With the end of Prohibition, Sardi reluctantly put in a bar - called the Little Bar - which attracted a steady clientele of theater people who turned it into an informal club. Sardi's continued to flourish during the 1940's. Nothing - World War II, the decline of Broadway, the migration of many of the faithful to Hollywood - could dim its luster.
In 1946 the restaurant became the setting for "Luncheon at Sardi's, " a daily radio program featuring interviews with well-known personalities. The program helped to further popularize the place, causing out-of-towners to flock to it in hopes of glimpsing celebrities.

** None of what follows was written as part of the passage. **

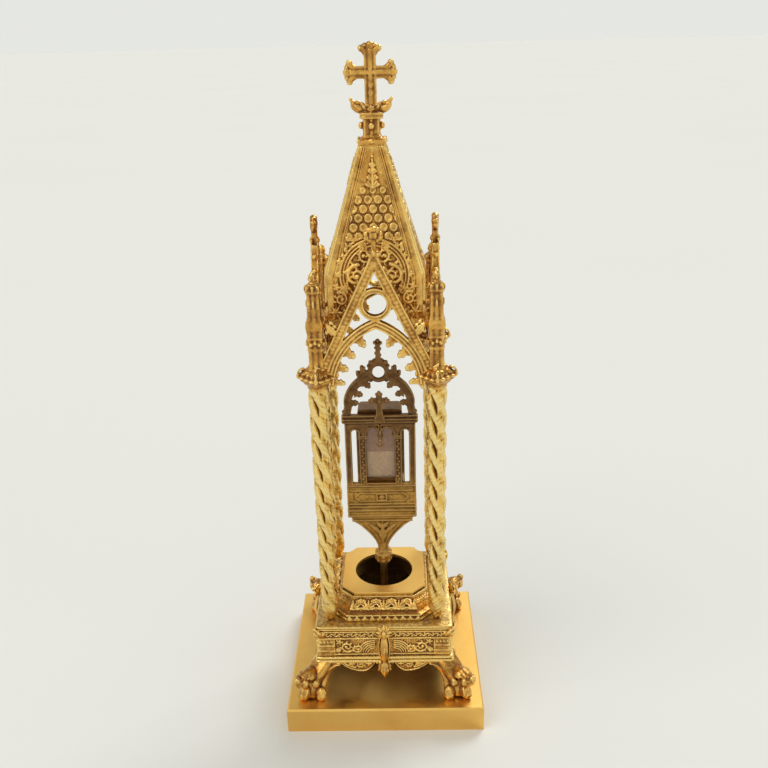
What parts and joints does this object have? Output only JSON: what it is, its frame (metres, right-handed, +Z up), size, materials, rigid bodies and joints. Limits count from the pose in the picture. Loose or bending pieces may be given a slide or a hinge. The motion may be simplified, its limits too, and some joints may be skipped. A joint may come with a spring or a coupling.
{
  "type": "monstrance",
  "caption": "Gothic table monstrance: twisted columns carry an open gabled canopy and spire over a glazed relic case on a turning stem.",
  "frame": {"origin": "centre of the base plate's underside, where the monstrance stands", "axes": "+Z up, -Y towards the viewer at the front of the relic case, +X to the viewer's right"},
  "size_m": [0.108, 0.108, 0.3542],
  "materials": {
    "polished_brass": "satin, finely brushed gilt brass",
    "gilt_casting": "antique gilding with brown patina in the recesses",
    "column_gilding": "bright rough-cast gilding",
    "dark_bronze": "dark tarnished bronze, brassy on the raised lines",
    "inner_brass": "plain turned brass hardware",
    "glass": "clear thin glass",
    "relic_cloth": "faded rose silk",
    "relic_paper": "aged paper slip, unprinted"
  },
  "bodies": {
    "stand": {"base_plate": "polished_brass", "base_screws": "inner_brass", "bridge": "inner_brass", "bridge_screws": "inner_brass", "capital_back_left": "gilt_casting", "capital_back_right": "gilt_casting", "capital_front_left": "gilt_casting", "capital_front_right": "gilt_casting", "column_back_left": "column_gilding", "column_back_right": "column_gilding", "column_front_left": "column_gilding", "column_front_right": "column_gilding", "corner_posts": "gilt_casting", "cornice": "gilt_casting", "cross_finial": "gilt_casting", "finial_nut": "inner_brass", "foot_back_left": "gilt_casting", "foot_back_right": "gilt_casting", "foot_front_left": "gilt_casting", "foot_front_right": "gilt_casting", "gable_back": "gilt_casting", "gable_front": "gilt_casting", "gable_left": "gilt_casting", "gable_right": "gilt_casting", "leaf_bracket_back": "gilt_casting", "leaf_bracket_front": "gilt_casting", "leaf_bracket_left": "gilt_casting", "leaf_bracket_right": "gilt_casting", "leaf_collar": "gilt_casting", "lower_moulding": "gilt_casting", "pinnacle_back_left": "gilt_casting", "pinnacle_back_right": "gilt_casting", "pinnacle_front_left": "gilt_casting", "pinnacle_front_right": "gilt_casting", "pinnacle_nuts": "gilt_casting", "side_panel_back": "gilt_casting", "side_panel_front": "gilt_casting", "side_panel_left": "gilt_casting", "side_panel_right": "gilt_casting", "spire_collar": "gilt_casting", "spire_shell": "gilt_casting", "stem_bush": "inner_brass", "tie_rods": "inner_brass", "top_plate": "polished_brass", "upper_plinth": "gilt_casting"},
    "stem": {"stem_rod": "inner_brass", "stem_nut": "inner_brass"},
    "holder": {"console_knob": "dark_bronze", "console": "dark_bronze", "holder_frame": "dark_bronze", "crest_arch": "dark_bronze", "small_cross": "dark_bronze", "guide_rails": "dark_bronze"},
    "relic_case": {"theca_case": "dark_bronze", "case_hinge": "dark_bronze", "glass_pane": "glass", "relic_board": "relic_cloth", "relic_label": "relic_paper"},
    "back_cover": {"back_cover": "dark_bronze", "cover_knob": "dark_bronze"}
  },
  "joints": [
    {"name": "stem_turn", "type": "hinge", "parent": "stand", "child": "stem", "pos_m": [0, 0, 0.052], "axis": [0, 0, 1], "continuous": true},
    {"name": "holder_lift", "type": "slide", "parent": "stem", "child": "holder", "axis": [0, 0, 1], "range_m": [0, 0.01]},
    {"name": "case_slide", "type": "slide", "parent": "holder", "child": "relic_case", "axis": [0, 0, 1], "range_m": [0, 0.017]},
    {"name": "cover_hinge", "type": "hinge", "parent": "relic_case", "child": "back_cover", "pos_m": [-0.0103, 0.0098, 0.1485], "axis": [0, 0, 1], "range_deg": [0, 110]}
  ]
}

A year later, Sardi retired, turning the restaurant over to his son, Vincent Sardi, Jr. , who had recently returned from wartime service in the marines. He died in Saranac Lake, N. Y.
Achievements
He is famous as the owner of a restaurant in New York's theater district Sardi's, that became a city landmark, home to an extended family of theater people and a favorite celebrity-watching spot for others. One of the main featured of the restaurant - hundreds of caricatures of show-business celebrities that adorn its walls
(SIGNED (an inscribed to previous owner) by Sardi. First e...)
Personality
Always polite and attentive, ramrod straight and commanding in his dark London-cut suits and navy blue bow ties, with his aquiline nose and high forehead, he looked every inch the Noel Coward version of an English gentleman's gentleman.
He exhibited a love for the stage, attending the city's music halls and theaters at every opportunity.
Connections
At the Bartholdi Inn, he met Eugenia ("Jenny") Pallera, the chief housekeeper. They married on June 19, 1911, and had two children.